======== Input data
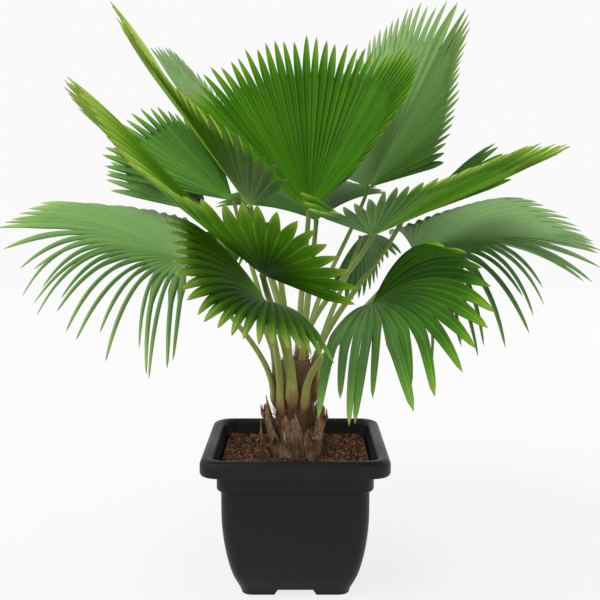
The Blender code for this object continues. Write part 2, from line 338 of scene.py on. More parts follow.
def new_tree(name, *inputs):
    """An empty Geometry Nodes tree: (its wiring, its inputs, its output socket)."""
    tree = bpy.data.node_groups.new(name, "GeometryNodeTree")
    tree.interface.new_socket("Geometry", in_out="INPUT", socket_type="NodeSocketGeometry")
    for label, kind, value in inputs:
        socket = tree.interface.new_socket(label, in_out="INPUT", socket_type="NodeSocket" + kind)
        if value is not None:
            socket.default_value = value
    tree.interface.new_socket("Geometry", in_out="OUTPUT", socket_type="NodeSocketGeometry")
    entry = tree.nodes.new("NodeGroupInput")
    leave = tree.nodes.new("NodeGroupOutput")
    return Wiring(tree), entry.outputs, leave.inputs[0]


# %% [markdown]
# ## Camera and studio
#
# The camera stands about two metres in front, at the height of the middle of the crown, and looks
# a little down. The light is a bright, even studio: a white surround and a wide soft lamp from
# the upper left. The floor glows a little, so that it comes close to the tone of the surround
# and the planter's shadow on it stays faint.

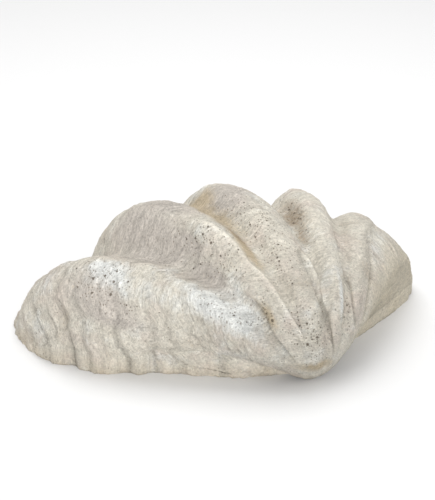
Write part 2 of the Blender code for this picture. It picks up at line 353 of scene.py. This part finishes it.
================
→ Exercise requirements:
Copy every line verbatim.

→ Answer to this exercise:
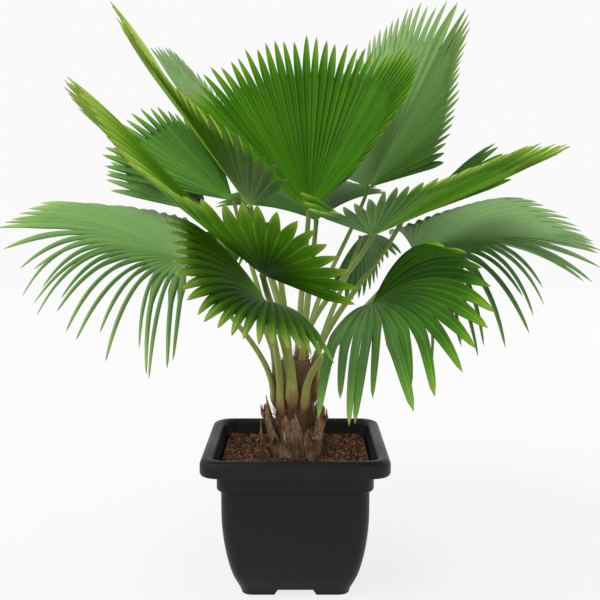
The Blender code for this object continues. Write part 2, from line 338 of scene.py on. More parts follow.
def new_tree(name, *inputs):
    """An empty Geometry Nodes tree: (its wiring, its inputs, its output socket)."""
    tree = bpy.data.node_groups.new(name, "GeometryNodeTree")
    tree.interface.new_socket("Geometry", in_out="INPUT", socket_type="NodeSocketGeometry")
    for label, kind, value in inputs:
        socket = tree.interface.new_socket(label, in_out="INPUT", socket_type="NodeSocket" + kind)
        if value is not None:
            socket.default_value = value
    tree.interface.new_socket("Geometry", in_out="OUTPUT", socket_type="NodeSocketGeometry")
    entry = tree.nodes.new("NodeGroupInput")
    leave = tree.nodes.new("NodeGroupOutput")
    return Wiring(tree), entry.outputs, leave.inputs[0]


# %% [markdown]
# ## Camera and studio
#
# The camera stands about two metres in front, at the height of the middle of the crown, and looks
# a little down. The light is a bright, even studio: a white surround and a wide soft lamp from
# the upper left. The floor glows a little, so that it comes close to the tone of the surround
# and the planter's shadow on it stays faint.

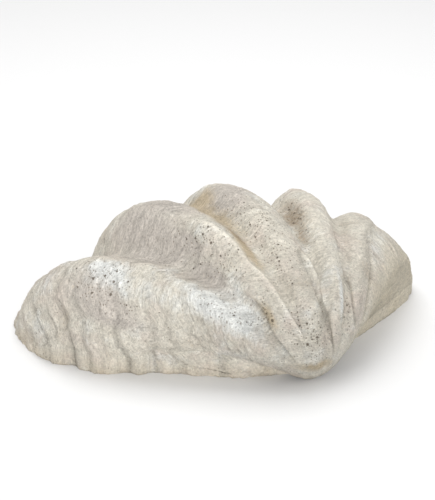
Write part 2 of the Blender code for this picture. It picks up at line 353 of scene.py. This part finishes it.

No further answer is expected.